== SUPPLIED INFORMATION

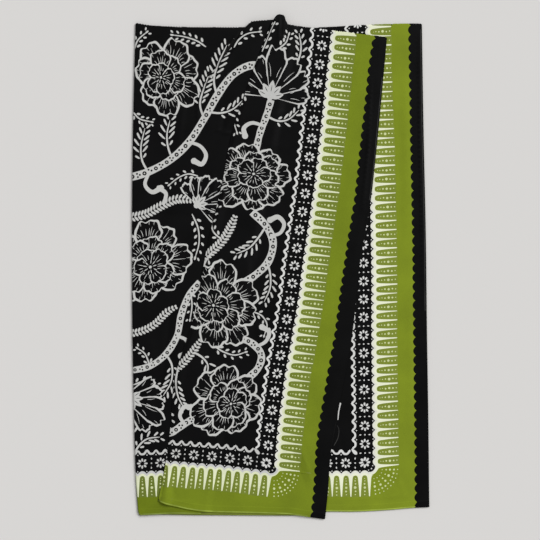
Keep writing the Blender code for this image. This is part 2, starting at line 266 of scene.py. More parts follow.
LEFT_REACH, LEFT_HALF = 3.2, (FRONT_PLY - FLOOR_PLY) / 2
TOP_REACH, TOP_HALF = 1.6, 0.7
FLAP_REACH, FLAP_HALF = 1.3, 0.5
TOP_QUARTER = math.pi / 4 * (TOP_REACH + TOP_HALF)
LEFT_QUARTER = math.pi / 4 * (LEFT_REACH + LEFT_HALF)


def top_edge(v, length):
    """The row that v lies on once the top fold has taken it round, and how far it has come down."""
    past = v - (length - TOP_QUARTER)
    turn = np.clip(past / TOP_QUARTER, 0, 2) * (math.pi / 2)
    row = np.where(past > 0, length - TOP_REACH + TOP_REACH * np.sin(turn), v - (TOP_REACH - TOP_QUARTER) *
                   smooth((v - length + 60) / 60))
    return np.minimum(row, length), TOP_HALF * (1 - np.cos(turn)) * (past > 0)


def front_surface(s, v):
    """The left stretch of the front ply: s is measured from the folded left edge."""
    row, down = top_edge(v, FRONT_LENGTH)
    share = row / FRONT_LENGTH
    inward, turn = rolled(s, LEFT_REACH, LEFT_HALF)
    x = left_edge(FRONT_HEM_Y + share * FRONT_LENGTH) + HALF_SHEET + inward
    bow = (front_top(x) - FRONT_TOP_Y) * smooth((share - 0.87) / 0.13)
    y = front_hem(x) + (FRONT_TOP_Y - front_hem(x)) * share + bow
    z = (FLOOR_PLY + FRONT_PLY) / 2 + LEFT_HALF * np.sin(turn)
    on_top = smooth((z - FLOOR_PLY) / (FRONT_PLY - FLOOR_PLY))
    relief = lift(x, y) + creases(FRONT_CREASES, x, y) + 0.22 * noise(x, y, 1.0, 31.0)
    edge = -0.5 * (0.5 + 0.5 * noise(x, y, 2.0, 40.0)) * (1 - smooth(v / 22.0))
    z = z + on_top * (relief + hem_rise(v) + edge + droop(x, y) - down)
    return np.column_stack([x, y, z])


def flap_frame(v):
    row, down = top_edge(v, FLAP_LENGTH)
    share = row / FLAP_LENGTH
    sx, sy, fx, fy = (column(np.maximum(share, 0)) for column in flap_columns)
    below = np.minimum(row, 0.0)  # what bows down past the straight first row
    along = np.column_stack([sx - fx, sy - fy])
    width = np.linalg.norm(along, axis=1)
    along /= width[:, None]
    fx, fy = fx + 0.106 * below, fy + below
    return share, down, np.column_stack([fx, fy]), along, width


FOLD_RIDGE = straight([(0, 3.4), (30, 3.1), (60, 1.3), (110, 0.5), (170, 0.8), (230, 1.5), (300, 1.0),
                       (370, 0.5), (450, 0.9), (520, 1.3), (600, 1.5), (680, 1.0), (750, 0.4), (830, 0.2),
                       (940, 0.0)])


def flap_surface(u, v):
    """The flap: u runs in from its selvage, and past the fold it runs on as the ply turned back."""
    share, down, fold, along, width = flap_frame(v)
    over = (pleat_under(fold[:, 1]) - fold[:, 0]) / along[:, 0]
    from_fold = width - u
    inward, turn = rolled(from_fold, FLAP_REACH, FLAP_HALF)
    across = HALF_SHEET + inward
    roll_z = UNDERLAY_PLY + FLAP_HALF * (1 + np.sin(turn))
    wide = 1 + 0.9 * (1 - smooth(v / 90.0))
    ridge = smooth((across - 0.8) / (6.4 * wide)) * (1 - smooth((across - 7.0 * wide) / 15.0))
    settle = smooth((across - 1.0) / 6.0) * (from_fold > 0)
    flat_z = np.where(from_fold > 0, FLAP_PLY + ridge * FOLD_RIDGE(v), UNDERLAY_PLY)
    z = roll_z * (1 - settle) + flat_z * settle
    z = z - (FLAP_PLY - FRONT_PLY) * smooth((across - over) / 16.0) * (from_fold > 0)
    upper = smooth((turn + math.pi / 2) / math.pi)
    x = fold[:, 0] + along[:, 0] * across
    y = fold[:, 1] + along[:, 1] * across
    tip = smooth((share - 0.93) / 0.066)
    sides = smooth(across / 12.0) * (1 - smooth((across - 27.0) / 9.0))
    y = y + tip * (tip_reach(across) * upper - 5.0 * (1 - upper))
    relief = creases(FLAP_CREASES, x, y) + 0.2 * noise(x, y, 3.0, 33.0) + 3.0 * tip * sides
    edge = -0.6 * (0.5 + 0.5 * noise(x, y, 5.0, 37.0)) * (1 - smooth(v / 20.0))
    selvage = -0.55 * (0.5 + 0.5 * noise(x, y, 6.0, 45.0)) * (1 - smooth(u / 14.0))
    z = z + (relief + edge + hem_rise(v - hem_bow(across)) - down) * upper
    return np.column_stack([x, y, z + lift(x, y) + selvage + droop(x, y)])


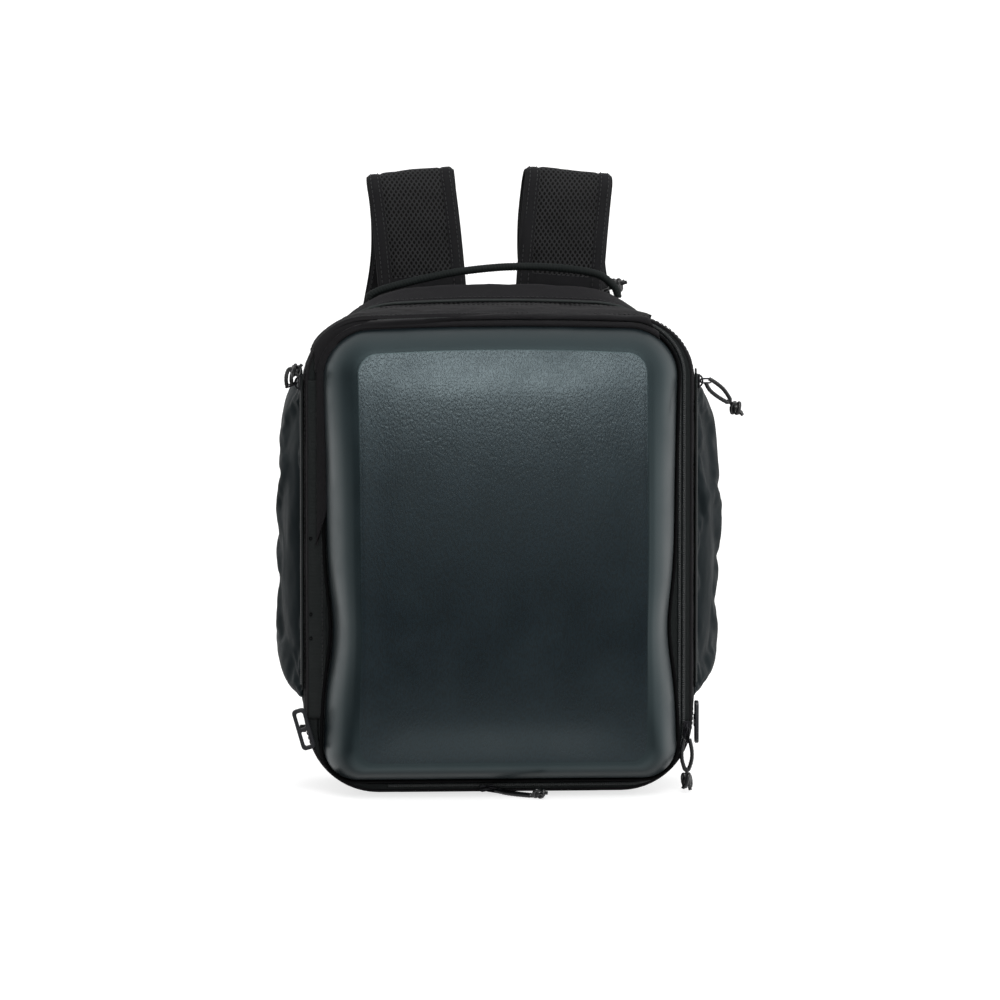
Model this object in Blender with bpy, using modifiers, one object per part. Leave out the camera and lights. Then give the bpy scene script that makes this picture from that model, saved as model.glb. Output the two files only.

====

Set down each entry again, unchanged.

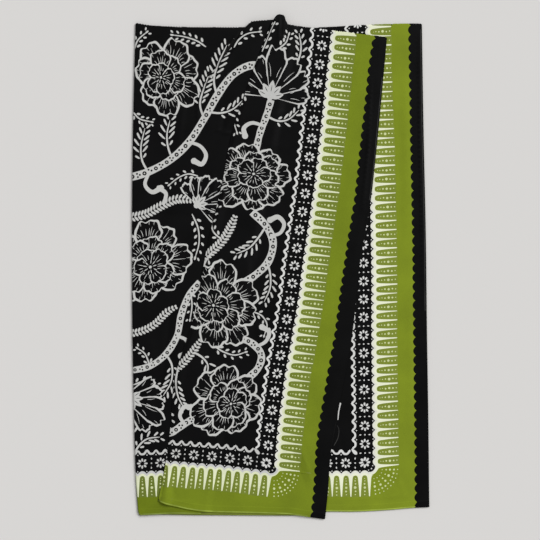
Keep writing the Blender code for this image. This is part 2, starting at line 266 of scene.py. More parts follow.
LEFT_REACH, LEFT_HALF = 3.2, (FRONT_PLY - FLOOR_PLY) / 2
TOP_REACH, TOP_HALF = 1.6, 0.7
FLAP_REACH, FLAP_HALF = 1.3, 0.5
TOP_QUARTER = math.pi / 4 * (TOP_REACH + TOP_HALF)
LEFT_QUARTER = math.pi / 4 * (LEFT_REACH + LEFT_HALF)


def top_edge(v, length):
    """The row that v lies on once the top fold has taken it round, and how far it has come down."""
    past = v - (length - TOP_QUARTER)
    turn = np.clip(past / TOP_QUARTER, 0, 2) * (math.pi / 2)
    row = np.where(past > 0, length - TOP_REACH + TOP_REACH * np.sin(turn), v - (TOP_REACH - TOP_QUARTER) *
                   smooth((v - length + 60) / 60))
    return np.minimum(row, length), TOP_HALF * (1 - np.cos(turn)) * (past > 0)


def front_surface(s, v):
    """The left stretch of the front ply: s is measured from the folded left edge."""
    row, down = top_edge(v, FRONT_LENGTH)
    share = row / FRONT_LENGTH
    inward, turn = rolled(s, LEFT_REACH, LEFT_HALF)
    x = left_edge(FRONT_HEM_Y + share * FRONT_LENGTH) + HALF_SHEET + inward
    bow = (front_top(x) - FRONT_TOP_Y) * smooth((share - 0.87) / 0.13)
    y = front_hem(x) + (FRONT_TOP_Y - front_hem(x)) * share + bow
    z = (FLOOR_PLY + FRONT_PLY) / 2 + LEFT_HALF * np.sin(turn)
    on_top = smooth((z - FLOOR_PLY) / (FRONT_PLY - FLOOR_PLY))
    relief = lift(x, y) + creases(FRONT_CREASES, x, y) + 0.22 * noise(x, y, 1.0, 31.0)
    edge = -0.5 * (0.5 + 0.5 * noise(x, y, 2.0, 40.0)) * (1 - smooth(v / 22.0))
    z = z + on_top * (relief + hem_rise(v) + edge + droop(x, y) - down)
    return np.column_stack([x, y, z])


def flap_frame(v):
    row, down = top_edge(v, FLAP_LENGTH)
    share = row / FLAP_LENGTH
    sx, sy, fx, fy = (column(np.maximum(share, 0)) for column in flap_columns)
    below = np.minimum(row, 0.0)  # what bows down past the straight first row
    along = np.column_stack([sx - fx, sy - fy])
    width = np.linalg.norm(along, axis=1)
    along /= width[:, None]
    fx, fy = fx + 0.106 * below, fy + below
    return share, down, np.column_stack([fx, fy]), along, width


FOLD_RIDGE = straight([(0, 3.4), (30, 3.1), (60, 1.3), (110, 0.5), (170, 0.8), (230, 1.5), (300, 1.0),
                       (370, 0.5), (450, 0.9), (520, 1.3), (600, 1.5), (680, 1.0), (750, 0.4), (830, 0.2),
                       (940, 0.0)])


def flap_surface(u, v):
    """The flap: u runs in from its selvage, and past the fold it runs on as the ply turned back."""
    share, down, fold, along, width = flap_frame(v)
    over = (pleat_under(fold[:, 1]) - fold[:, 0]) / along[:, 0]
    from_fold = width - u
    inward, turn = rolled(from_fold, FLAP_REACH, FLAP_HALF)
    across = HALF_SHEET + inward
    roll_z = UNDERLAY_PLY + FLAP_HALF * (1 + np.sin(turn))
    wide = 1 + 0.9 * (1 - smooth(v / 90.0))
    ridge = smooth((across - 0.8) / (6.4 * wide)) * (1 - smooth((across - 7.0 * wide) / 15.0))
    settle = smooth((across - 1.0) / 6.0) * (from_fold > 0)
    flat_z = np.where(from_fold > 0, FLAP_PLY + ridge * FOLD_RIDGE(v), UNDERLAY_PLY)
    z = roll_z * (1 - settle) + flat_z * settle
    z = z - (FLAP_PLY - FRONT_PLY) * smooth((across - over) / 16.0) * (from_fold > 0)
    upper = smooth((turn + math.pi / 2) / math.pi)
    x = fold[:, 0] + along[:, 0] * across
    y = fold[:, 1] + along[:, 1] * across
    tip = smooth((share - 0.93) / 0.066)
    sides = smooth(across / 12.0) * (1 - smooth((across - 27.0) / 9.0))
    y = y + tip * (tip_reach(across) * upper - 5.0 * (1 - upper))
    relief = creases(FLAP_CREASES, x, y) + 0.2 * noise(x, y, 3.0, 33.0) + 3.0 * tip * sides
    edge = -0.6 * (0.5 + 0.5 * noise(x, y, 5.0, 37.0)) * (1 - smooth(v / 20.0))
    selvage = -0.55 * (0.5 + 0.5 * noise(x, y, 6.0, 45.0)) * (1 - smooth(u / 14.0))
    z = z + (relief + edge + hem_rise(v - hem_bow(across)) - down) * upper
    return np.column_stack([x, y, z + lift(x, y) + selvage + droop(x, y)])


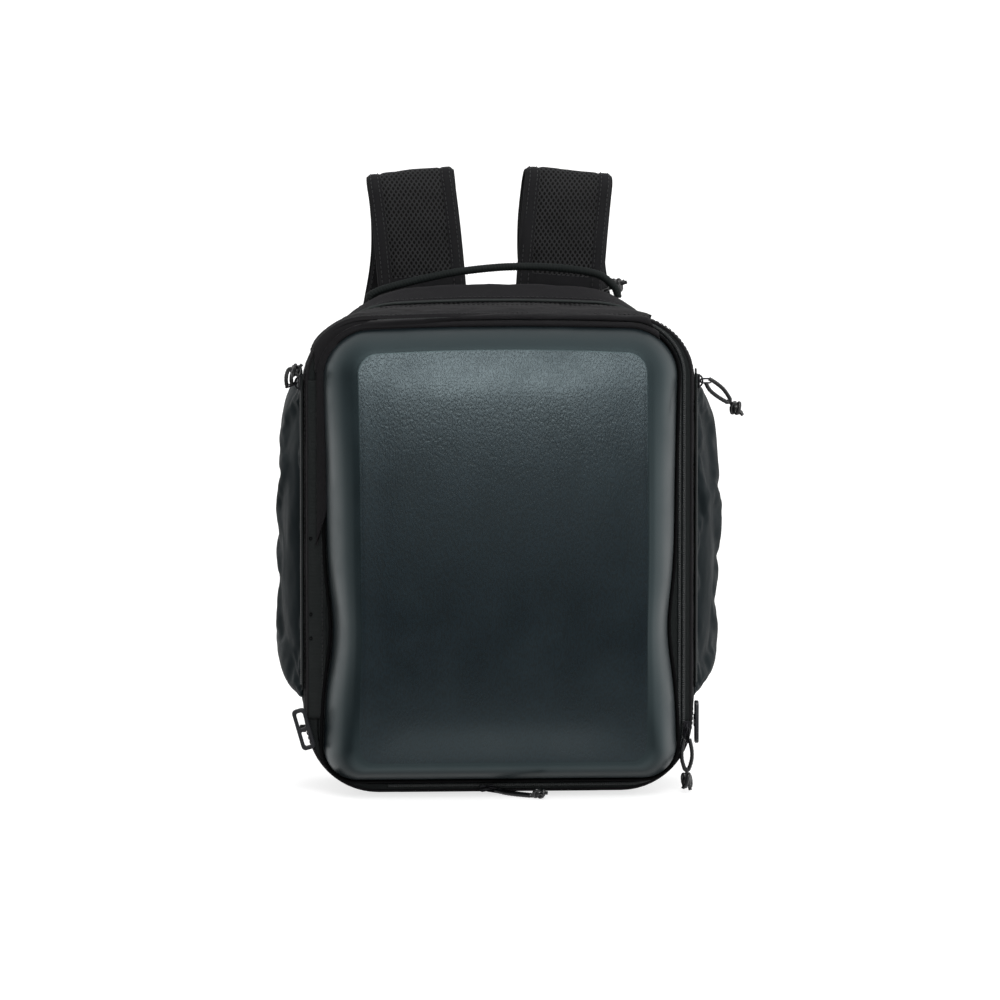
Model this object in Blender with bpy, using modifiers, one object per part. Leave out the camera and lights. Then give the bpy scene script that makes this picture from that model, saved as model.glb. Output the two files only.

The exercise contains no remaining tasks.